**Exercise data:**
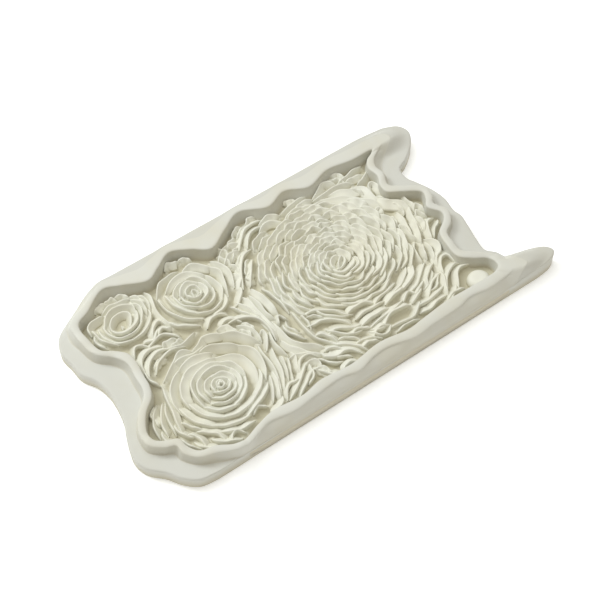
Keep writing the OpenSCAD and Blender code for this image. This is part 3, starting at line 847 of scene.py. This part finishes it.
@dataclass
class FlangedSheet:
    """The backing sheet with its flanges and pull tabs: one slab with a rounded edge.

    Sizes in millimetres: edge_round is the radius of its upper edge and base_round of its lower one,
    and hem how far inside the edge the underside's one flat face begins.
    """

    border: Border
    edge_round: float = 0.9
    base_round: float = 0.5
    hem: float = 6.0

    def build(self, finish: Any) -> None:
        """Lofts the slab from the underside round its edge and over the flange to the wall's foot.

        Both roundings are quarter circles; the upper one shrinks to half the flange's width where
        that is narrow. The flange rises from its edge to the wall's foot as 3t2 - 2t3.

        Args:
            finish: The material.
        """
        b = self.border
        across = b.foot - b.sheet
        width = np.linalg.norm(across, axis=1)[:, None]
        inward = across / np.maximum(width, 0.01)
        arc = np.linspace(0, math.pi / 2, 5)
        rows = [(b.sheet + inward * self.hem, 0.0)]
        rows += [
            (b.sheet + inward * self.base_round * (1 - math.sin(a)), self.base_round * (1 - math.cos(a)))
            for a in arc
        ]
        curl = np.minimum(self.edge_round, width * 0.5)
        top = b.edge_h - curl[:, 0]
        rows += [(b.sheet, self.base_round + (top - self.base_round) * t) for t in (0.25, 0.5, 0.75)]
        rows += [
            (b.sheet + inward * curl * (1 - math.cos(a)), top + curl[:, 0] * math.sin(a)) for a in arc
        ]
        start = b.sheet + inward * curl
        for t in np.linspace(0, 1, 12)[1:]:
            rows.append((start + (b.foot - start) * t, b.edge_h + (b.foot_h - b.edge_h) * ease(t)))
        under = b.foot + (b.rim - b.foot) * 0.3
        floor = Level.SHEET.height() + 0.5
        rows += [(under, b.foot_h - 0.02), (b.rim + (b.cavity - b.rim) * 0.5, floor)]
        points = Border.loft(rows)
        columns = len(b.place)
        quads = grid_faces(len(rows), columns, False, True)
        last = (len(rows) - 1) * columns
        caps = [np.arange(columns)[::-1], last + np.arange(columns)]
        piece = make_piece("flanged_sheet", points, quads, caps)
        nodes = ["backing_sheet", "left_flange", "right_flange", "rear_pull_tab", "front_pull_tab"]
        settle(piece, nodes, finish)


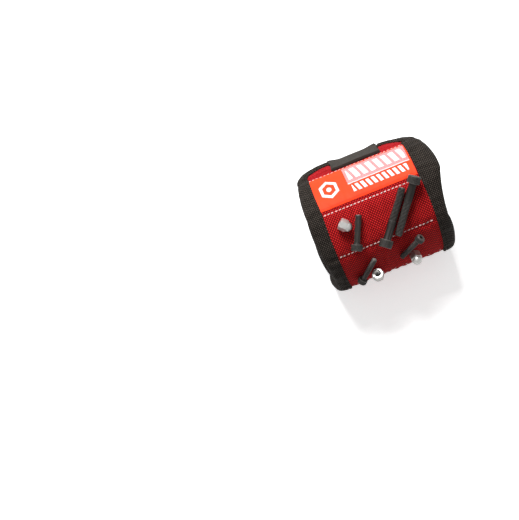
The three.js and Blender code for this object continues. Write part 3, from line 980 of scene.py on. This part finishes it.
def build_flap_panel():
    size = FLAP_SIZE
    inset = size["edge"] - 0.5

    def half_at(share):
        reach = max(0.0, share * size["length"] - (size["length"] - size["corner"]))
        radius = size["corner"] - inset
        curve = math.sqrt(max(0.0, radius**2 - min(reach, radius) ** 2))
        return size["half"] - size["corner"] + curve

    def top_at(x, share):
        crown = 0.4 * np.sin(math.pi * np.clip(share, 0, 1)) * (1 - (x / 48) ** 2)
        tucked = 0.9 * smoothstep(0.62, 0.8, share) + 0.9 * smoothstep(-6, -2, np.abs(x) - half_at(share))
        return SEAM_HEIGHT + crown - tucked + 0.16 * ripple(x, share * 13, 5, 2.1)

    shares = np.linspace(0, (size["length"] - inset - 0.2) / size["length"], 40)
    panel = panel_sheet("flap_pile_panel", 0, shares, half_at, top_at, lambda x, s: top_at(x, s) - 1.9)
    blend_over_seam(dress(panel, "red_loop_pile", "flap_loop_panel"), 0)


def build_tail_panel():
    size = TAIL_SIZE
    taper = size["wide"] - size["narrow"]

    def half_at(share):
        return size["narrow"] - 1.5 + taper * share

    def height_at(low, high):
        return lambda x, share: mix(low, high, smoothstep(0.45, 1.0, share)) + 0 * x

    shares = np.linspace(0.2, 1, 24)
    panel = panel_sheet("tail_weave_panel", 6, shares, half_at, height_at(-1.35, 0.5), height_at(-2.4, -0.4))
    blend_over_seam(dress(panel, "red_weave", "tail_panel"), 5)


# ---- Hook strap ----


def strap_corners():
    """The strap's middle line in the ring's plane, from where it is sewn on to the end of its tip."""
    root = TAIL_ROW.place(0, TAIL_ROW.length - 0.6, 0)[1:] / MM
    turn_up = hinge_point("open_strap_upper")
    outwards = FLAP_ROW.out * STRAP["bulge"]
    tip_end = FLAP_ROW.place(0, 0.4, STRAP["tip_lift"])[1:] / MM
    return [root, hinge_point("open_strap_lower"), turn_up + outwards, tip_end]


def ribbon_outline(half, thick):
    """The strap's section, counterclockwise, with rounded edges and a slightly crowned face."""
    across = np.linspace(-half, half, 41)
    edge = 1 - (1 - np.clip((half - np.abs(across)) / (thick * 0.5), 0, 1)) ** 2
    high = thick / 2 * np.sqrt(np.clip(edge, 0.02, 1))
    upper = np.stack([across[::-1], high[::-1]], axis=-1)
    lower = np.stack([across, -high], axis=-1)
    return np.concatenate([lower, upper])


def ribbon(name, path, travelled, turn_at):
    outline = ribbon_outline(STRAP["half"], STRAP["thick"])
    near_edge = smoothstep(0.45, 1.0, np.abs(outline[:, 0]) / STRAP["half"])
    curl = np.where(outline[:, 0] < 0, STRAP_CURL[-1], STRAP_CURL[1]) * near_edge
    rings, coords = [], []
    for (point, direction), so_far in zip(path, travelled):
        out = np.array([direction[1], -direction[0]])
        wave = 0.12 * ripple(outline[:, 0], so_far, 3, 16.0)
        height = outline[:, 1] + wave + curl * math.exp(-(((so_far - turn_at) / 11) ** 2))
        x = STRAP["middle"] + outline[:, 0]
        rings.append(np.stack([x, point[0] + out[0] * height, point[1] + out[1] * height], axis=-1) * MM)
        coords.append(fabric_uv(outline[:, 0], so_far))
    return loft(name, [np.array(rings)], np.array(coords), sharp=60)


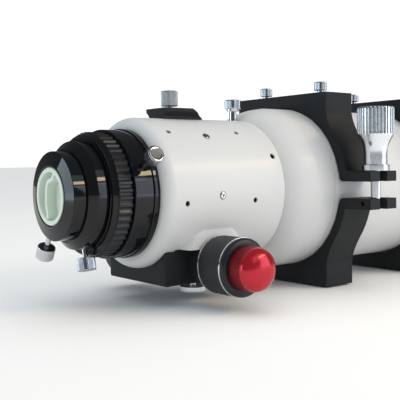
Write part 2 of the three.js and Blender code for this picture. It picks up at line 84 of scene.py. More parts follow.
def frame_along(origin, direction, roll=0):
    """A local frame at origin whose X axis lies along direction, turned by roll degrees about it."""
    turn = Vector((1, 0, 0)).rotation_difference(Vector(direction)).to_matrix().to_4x4()
    return Matrix.Translation(origin) @ turn @ Matrix.Rotation(math.radians(roll), 4, "X")


AXIS_Z = centre_of("main_tube").z
REAR_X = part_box("eyepiece_holder")[0].x
OPTICS = Matrix.Translation((REAR_X, 0, AXIS_Z))
PINION = Vector(JOINTS["coarse_focus_turn"]["pos_m"])
NEAR_DRIVE = frame_along(PINION, (0, -1, 0))
FAR_DRIVE = frame_along(PINION, (0, 1, 0))


def station(x, y=0.0, z=0.0):
    """A point given in millimetres from the eyepiece holder's rear face and the optical axis."""
    return Vector((REAR_X + x * MM, y * MM, AXIS_Z + z * MM))


def in_optics(x):
    """A row-frame length along X as millimetres from the eyepiece holder's rear face."""
    return (x - REAR_X) / MM


# ---------------------------------------------------------------- meshes
def piece(name, vertices, faces, place=None, scale=MM):
    mesh = bpy.data.meshes.new(name)
    mesh.from_pydata([Vector(v) * scale for v in vertices], [], faces)
    work = bmesh.new()
    work.from_mesh(mesh)
    bmesh.ops.recalc_face_normals(work, faces=work.faces)
    work.to_mesh(mesh)
    work.free()
    made = bpy.data.objects.new(name, mesh)
    bpy.context.scene.collection.objects.link(made)
    made.matrix_world = place or Matrix.Identity(4)
    return made


def bend_point(start, turn, end, t):
    """The point at t, from 0 to 1, on the curve from start to end that bends towards turn."""
    return start * (1 - t) ** 2 + turn * 2 * t * (1 - t) + end * t * t


def soften(corners, closed, steps=3, default=EDGE):
    """A profile whose corners are rounded: each corner is (a, b) or (a, b, radius)."""
    count = len(corners)
    softened = []
    for i, corner in enumerate(corners):
        here = Vector(corner[:2])
        radius = corner[2] if len(corner) > 2 else default
        ends = not closed and i in (0, count - 1)
        before = Vector(corners[i - 1][:2]) - here
        after = Vector(corners[(i + 1) % count][:2]) - here
        if ends or radius == 0 or before.length < 1e-6 or after.length < 1e-6:
            softened.append(tuple(here))
            continue
        reach = min(radius, 0.45 * before.length, 0.45 * after.length)
        start = here + before.normalized() * reach
        end = here + after.normalized() * reach
        softened += [tuple(bend_point(start, here, end, k / steps)) for k in range(steps + 1)]
    return softened


def spline(points, steps=6):
    """A smooth run of points through the given ones."""
    run = [Vector(p) for p in points]
    padded = [run[0] * 2 - run[1], *run, run[-1] * 2 - run[-2]]
    smooth = []
    for i in range(1, len(padded) - 2):
        a, b, c, d = padded[i - 1:i + 3]
        for k in range(steps):
            t = k / steps
            smooth.append(0.5 * (2 * b + (c - a) * t + (2 * a - 5 * b + 4 * c - d) * t * t
                                 + (3 * b - a - 3 * c + d) * t ** 3))
    smooth.append(run[-1])
    return [(*p, 0) for p in smooth]


def even_angles(count):
    return [2 * math.pi * i / count for i in range(count)]


def ribbed_angles(ribs, fractions):
    return [2 * math.pi * (i + f) / ribs for i in range(ribs) for f in fractions]


def lathe(name, corners, place=None, angles=None, shape=None, rounding=EDGE, scale=MM):
    """A body turned about its local X axis from (x, r) corners. shape(x, r, angle) may move a point."""
    angles = angles or even_angles(LARGE)
    solid_end = corners[0][1] == 0
    profile = soften(corners, not solid_end, default=rounding)
    rows = []
    vertices = []
    for x, r in profile:
        if r < 1e-6:
            rows.append([len(vertices)] * len(angles))
            vertices.append((x, 0, 0))
            continue
        rows.append(list(range(len(vertices), len(vertices) + len(angles))))
        for angle in angles:
            px, pr = shape(x, r, angle) if shape else (x, r)
            vertices.append((px, pr * math.cos(angle), pr * math.sin(angle)))
    faces = []
    pairs = list(zip(rows, rows[1:])) + ([] if solid_end else [(rows[-1], rows[0])])
    for low, high in pairs:
        for i in range(len(angles)):
            j = (i + 1) % len(angles)
            face = [low[i], low[j], high[j], high[i]]
            face = [v for k, v in enumerate(face) if v not in face[:k]]
            if len(face) > 2:
                faces.append(face)
    return piece(name, vertices, faces, place, scale)


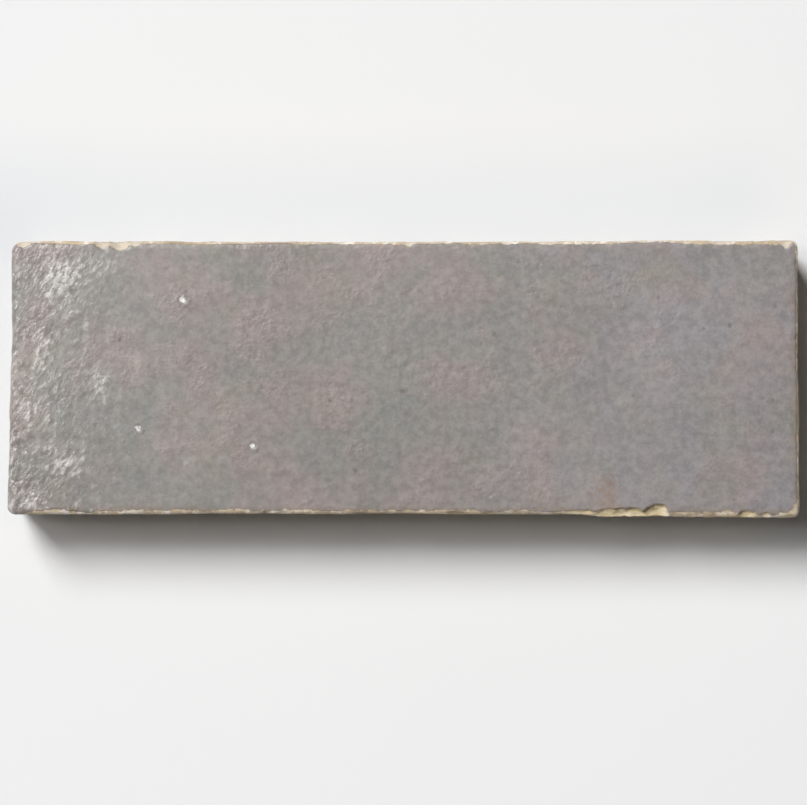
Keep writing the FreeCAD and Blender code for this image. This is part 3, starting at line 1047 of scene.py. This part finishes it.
@dataclass(frozen=True)
class GlazedClay:
    """The tile's material: glaze where it is thick, bare clay where it drew back or broke off."""

    glaze: GlazeFinish = GlazeFinish()
    clay: ClayFinish = ClayFinish()
    bursts: tuple[Triple, ...] = ()
    burst_height: float = 17.4
    iron_at: Triple = (37.8, -22.4, 17.1)
    iron_reach: float = 3.1
    iron_strays: float = 2.8
    iron_share: float = 0.27

    def make(self) -> bpy.types.Material:
        """Builds the material from the tile's point attributes and its own noise.

        Returns:
            The material.
        """
        bench = NodeBench("glazed_clay")
        ragged = bench.step(bench.noise(0.9, 5.0, 0.7), 0.22, 0.78, -0.42, 0.42)
        cover = bench.step(bench.plus(bench.read("glaze"), ragged), 0.36, 0.6)
        boiled = bench.read("boiled")
        pebbles = bench.noise(0.85, 3.0, 0.65, stretch=(1.8, 1.0, 1.0), turn=60.0)
        # painted glints on the pebble tops at the left end
        whiter = bench.plus(pebbles, bench.times(bench.read("painted_glare"), 0.14))
        much_boiled = bench.math("MULTIPLY", boiled, 1.5, clamp=True)
        painted_glints = bench.times(bench.step(whiter, 0.56, 0.72), much_boiled)
        # painted shade between the pebbles
        painted_valley_shade = bench.times(bench.step(pebbles, 0.5, 0.38, 0.0, 0.35), boiled)
        # a whitish painted glare over the left end
        glare_veil = bench.step(bench.noise(2.2, 3.0, 0.6), 0.3, 0.6, 0.15, 0.5)
        glare_veil = bench.times(bench.read("painted_glare"), glare_veil)
        colour = bench.mix(glare_veil, self.glaze.colour(bench), self.glaze.glare_veil)
        colour = bench.mix(painted_valley_shade, colour, self.glaze.dark)
        colour = bench.mix(bench.times(painted_glints, 0.72), colour, self.glaze.painted_glints)
        # painted highlights on the craters, and painted shade in their hollows
        glint, hollow = self.burst(bench)
        colour = bench.mix(bench.times(hollow, 0.4), colour, self.glaze.dark)
        colour = bench.mix(glint, colour, self.glaze.glint)
        colour = bench.mix(self.iron_mark(bench), colour, self.glaze.iron)
        colour = bench.mix(cover, self.clay.colour(bench), colour)
        gloss = bench.blend(boiled, self.glaze.roughness, self.glaze.boiled_roughness)
        rough = bench.blend(cover, self.clay.roughness, gloss)
        peel = bench.times(bench.noise(0.85, 2.0), self.glaze.peel_height * MM)
        pits = bench.times(self.glaze.specks(bench), self.glaze.pit_depth * MM)
        boil = bench.times(bench.times(pebbles, boiled), self.glaze.boil_height * MM)
        clusters = bench.step(bench.noise(7.0, 2.0), 0.48, 0.66, 0.0, self.glaze.cluster_height * MM)
        peel = bench.plus(peel, bench.times(bench.noise(0.7, 1.0), clusters))
        skin = bench.plus(bench.math("SUBTRACT", peel, pits), boil)
        skin = bench.plus(skin, self.glaze.thickness * MM)
        grit = bench.times(bench.noise(0.5, 3.0, 0.7), self.clay.grain_height * MM)
        height = bench.blend(cover, grit, skin)
        bump = bench.add("Bump", {"Height": height, "Strength": 1.0, "Distance": 1.0})
        shader = bench.add(
            "BsdfPrincipled",
            {"Base Color": colour, "Roughness": rough, "Normal": bump.outputs[0], "IOR": self.glaze.ior},
        )
        return bench.finish(shader)

    def burst(self, bench: NodeBench) -> tuple[Socket, Socket]:
        """Painted light on each burst bubble: a white painted highlight, and painted shade in the hollow
        round its lower right.

        Args:
            bench: the material being made.

        Returns:
            The mask sockets of the painted highlights and of the painted shade.
        """
        ragged = bench.step(bench.noise(0.8, 4.0, 0.65), 0.2, 0.8, -0.45, 0.45)
        glints, hollows = [], []
        # each crater: a painted highlight, and painted shade to its lower right
        for x, y, size in self.bursts:
            glints.append(self.round_spot(bench, (x - 0.15 * size, y + 0.1 * size), 0.8 * size, ragged))
            hollows.append(self.round_spot(bench, (x + 0.4 * size, y - 0.45 * size), 1.1 * size, ragged))
        return bench.strongest(glints), bench.strongest(hollows)

    def round_spot(
        self, bench: NodeBench, place: tuple[float, float], size: float, ragged: Socket
    ) -> Socket:
        """A soft spot on the face.

        Args:
            bench: the material being made.
            place: its x and y in millimetres.
            size: its radius in millimetres.
            ragged: how far its rim comes out, in radii.

        Returns:
            A mask socket.
        """
        spot = {0: bench.where, 1: (place[0] * MM, place[1] * MM, self.burst_height * MM)}
        away = bench.add("VectorMath", spot, operation="DISTANCE").outputs["Value"]
        share = bench.plus(bench.math("DIVIDE", away, size * MM), ragged)
        return bench.step(share, 1.0, 0.45)

    def iron_mark(self, bench: NodeBench) -> Socket:
        """An iron-brown stain in the glaze above the long chip, twice as long as it is broad.

        Args:
            bench: the material being made.

        Returns:
            A mask socket.
        """
        x, y, z = (-value * MM for value in self.iron_at)
        squeezed = {"Vector": bench.where, "Location": (x, y / 2, z), "Scale": (1.0, 0.5, 1.0)}
        away = bench.add("Mapping", squeezed).outputs[0]
        away = bench.add("VectorMath", {0: away}, operation="LENGTH").outputs["Value"]
        strays = self.iron_strays * MM
        ragged = bench.step(bench.noise(1.1, 4.0, 0.7), 0.2, 0.8, -strays, strays)
        spot = bench.step(bench.plus(away, ragged), self.iron_reach * MM, 0.0)
        return bench.times(spot, self.iron_share)


@dataclass(frozen=True)
class FloorFinish:
    """Pale matt paper, with painted shade round the tile's rear and ends that offsets the light the clay
    throws back.

    A fade is an axis, where the painted shade begins and where it is full.
    """

    white: Colour = srgb(239, 239, 239)
    # painted shade: the floor is darkened round the tile to offset light that the clay throws back
    painted_shade: Colour = srgb(223, 226, 230)
    cloudy: Colour = (0.8, 0.8, 0.8)
    fades: tuple[tuple[str, float, float], ...] = (
        ("Y", 50.0, 26.0),
        ("Y", -30.0, -18.0),
        ("X", -92.0, -73.0),
        ("X", 80.0, 60.0),
    )

    def make(self) -> bpy.types.Material:
        """Builds the floor's material, its tone barely uneven.

        Returns:
            The material.
        """
        bench = NodeBench("pale_floor")
        clouds = bench.step(bench.noise(60.0, 2.0), 0.3, 0.7, 0.0, 0.03)
        tone = bench.mix(clouds, self.white, self.cloudy)
        axes = bench.axes()
        # painted shade round the tile's rear and ends
        fades = [bench.step(axes[axis], out * MM, into * MM) for axis, out, into in self.fades]
        paper = {
            "Base Color": bench.mix(reduce(bench.times, fades), tone, self.painted_shade),
            "Roughness": 0.95,
            "Specular IOR Level": 0.0,
        }
        shader = bench.add("BsdfPrincipled", paper)
        return bench.finish(shader)


@dataclass
class Studio:
    """Floor, soft lamps and the camera that looks straight down.

    The floor's size is in metres. A lamp is its name, its place and size in metres, and its watts.
    """

    floor_size: float = 4.0
    lamps: tuple[tuple[str, Triple, tuple[float, float], float], ...] = (
        ("key_over_rear", (-2.2, 2.85, 5.0), (2.0, 3.2), 402.0),
        ("side_left", (-2.2, 0.4, 1.3), (1.2, 1.2), 5.5),
        ("glare_left", (-0.42, 0.1, 0.95), (0.12, 0.5), 1.2),
        ("fill_front", (0.2, -2.4, 1.6), (2.0, 1.0), 2.2),
    )
    sky: float = 0.035
    frame_width: float = 148.0
    camera_height: float = 1300.0
    camera_y: float = -4.3
    face_height: float = 17.5
    sensor: float = 36.0

    def lay_floor(self) -> None:
        """Lays the floor at the tile's back."""
        half = self.floor_size / 2
        mesh = bpy.data.meshes.new("floor")
        corners = [(-half, -half, 0), (half, -half, 0), (half, half, 0), (-half, half, 0)]
        mesh.from_pydata(corners, [], [(0, 1, 2, 3)])
        floor = bpy.data.objects.new("floor", mesh)
        bpy.context.scene.collection.objects.link(floor)
        mesh.materials.append(FloorFinish().make())

    def light(self) -> None:
        """Hangs the lamps, a broad one over the rear left and three faint ones, and a faint sky."""
        for name, place, size, power in self.lamps:
            lamp = bpy.data.lights.new(name, "AREA")
            lamp.shape = "RECTANGLE"
            lamp.size, lamp.size_y = size
            lamp.energy = power
            hung = bpy.data.objects.new(name, lamp)
            hung.location = place
            hung.rotation_euler = (-Vector(place)).to_track_quat("-Z", "Y").to_euler()
            bpy.context.scene.collection.objects.link(hung)
        world = bpy.data.worlds.new("studio")
        world.use_nodes = True
        world.node_tree.nodes["Background"].inputs[0].default_value = (1.0, 1.0, 1.0, 1.0)
        world.node_tree.nodes["Background"].inputs[1].default_value = self.sky
        bpy.context.scene.world = world

    def set_camera(self) -> None:
        """Hangs the camera over the tile, its frame a little wider than the tile."""
        lens = bpy.data.cameras.new("camera")
        lens.sensor_fit = "HORIZONTAL"
        lens.sensor_width = self.sensor
        lens.lens = self.sensor * (self.camera_height - self.face_height) / self.frame_width
        camera = bpy.data.objects.new("camera", lens)
        camera.location = (0.0, self.camera_y * MM, self.camera_height * MM)
        bpy.context.scene.collection.objects.link(camera)
        bpy.context.scene.camera = camera

    def set_up(self) -> None:
        """Lays the floor, hangs the lamps and the camera, and sets the plain view transform."""
        self.lay_floor()
        self.light()
        self.set_camera()
        bpy.context.scene.view_settings.view_transform = "Standard"


def main() -> None:
    """Builds the tile and the studio, and reports each piece."""
    logging.basicConfig(level=logging.INFO, format="%(name)s: %(message)s")
    plan = ClayTile()
    tile = plan.build()
    tile.data.materials.append(GlazedClay(bursts=plan.craters).make())
    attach(tile, "root")
    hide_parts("tile")
    LOG.info("%s: %d faces", tile.name, len(tile.data.polygons))
    Studio().set_up()
    LOG.info("studio: floor, lamps and camera")


if __name__ == "__main__":
    main()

**Instructions to follow:**
Only the lines from the beginning of the material above through the line with "that is narrow." are wanted; extract them exactly.

**Problem solution:**
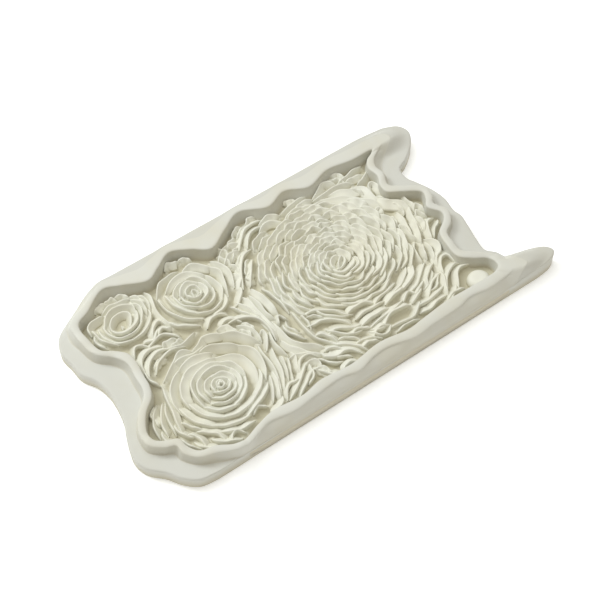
Keep writing the OpenSCAD and Blender code for this image. This is part 3, starting at line 847 of scene.py. This part finishes it.
@dataclass
class FlangedSheet:
    """The backing sheet with its flanges and pull tabs: one slab with a rounded edge.

    Sizes in millimetres: edge_round is the radius of its upper edge and base_round of its lower one,
    and hem how far inside the edge the underside's one flat face begins.
    """

    border: Border
    edge_round: float = 0.9
    base_round: float = 0.5
    hem: float = 6.0

    def build(self, finish: Any) -> None:
        """Lofts the slab from the underside round its edge and over the flange to the wall's foot.

        Both roundings are quarter circles; the upper one shrinks to half the flange's width where
        that is narrow. The flange rises from its edge to the wall's foot as 3t2 - 2t3.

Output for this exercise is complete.